具体的な組み合わせ方のステップ(初心者向け)
ポートフォリオ構築と聞くと難しく感じるかもしれませんが、初心者の方でも取り組みやすいステップがあります。
- 自身の「投資目的」と「応援したいテーマ」を整理する: なぜ倫理的投資をするのか、どのような社会を応援したいのか、改めて書き出してみましょう。これがファンド選びの羅針盤となります。
- 目的に合った複数のファンド候補を探す: 過去の記事などを参考に、ご自身の整理したテーマや目的に合いそうな倫理的投資ファンドをいくつかピックアップします。最初は2〜3本程度から始めるのが分かりやすいかもしれません。
- ファンドの特性を比較検討する: 候補に挙げたファンドについて、どのような企業に投資しているのか、どのような社会貢献を目指しているのか、リスクの度合い(基準価額の変動しやすさ)、かかるコストなどを比較します。各ファンドの「目論見書」や運用会社のウェブサイトを確認することが基本となります。
- 組み合わせのバランスを考える: 選んだファンドをどのような比率で組み合わせるかを考えます。例えば、「環境テーマのファンドに50%、社会貢献テーマのファンドに50%」のように、ご自身の関心度やリスク許容度に応じてバランスを決めます。最初は均等な比率から始めても良いでしょう。
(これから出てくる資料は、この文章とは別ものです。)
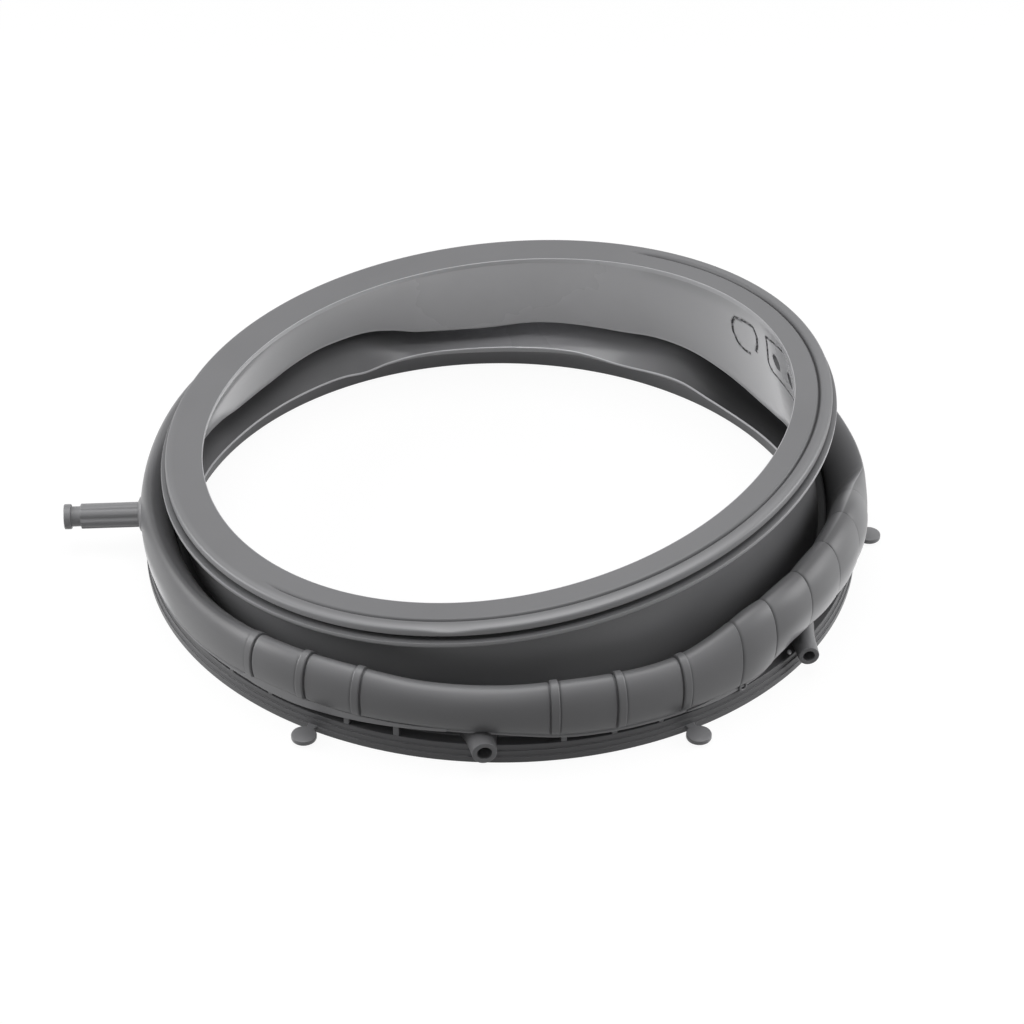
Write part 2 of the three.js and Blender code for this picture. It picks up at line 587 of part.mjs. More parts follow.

- 定期的な見直しを行う: 一度ポートフォリオを組んだら終わりではなく、定期的に(例えば半年に一度、一年に一度など)見直すことが大切です。ご自身のライフプランの変化や、社会情勢、各ファンドの運用状況などを踏まえて、必要に応じてポートフォリオのバランスを調整します。
初心者がポートフォリオを作る際の注意点
ポートフォリオ構築は、投資の幅を広げる良い機会ですが、最初から複雑にしすぎる必要はありません。
- 一度に全てを組み合わせる必要はない: 最初は一つのファンドから始め、慣れてきたら少しずつファンドを追加していく、といった段階的なアプローチも有効です。
- 複雑にしすぎない: ファンドの数を増やしすぎると管理が大変になります。初心者の方は、まずは少数のファンドで分散効果を体験してみるのがおすすめです。
- 情報収集を続けることの重要性: 投資したファンドがどのような企業に投資し、どのような社会貢献を目指しているのか、継続的に関心を持つことが倫理的投資においては特に大切です。
倫理的投資におけるポートフォリオ構築は、リスクを分散しながら、ご自身の価値観に基づいた幅広い社会貢献を目指すための有効な手段です。この考え方を知ることで、倫理的投資をより深く、より長く続けるためのヒントが得られることでしょう。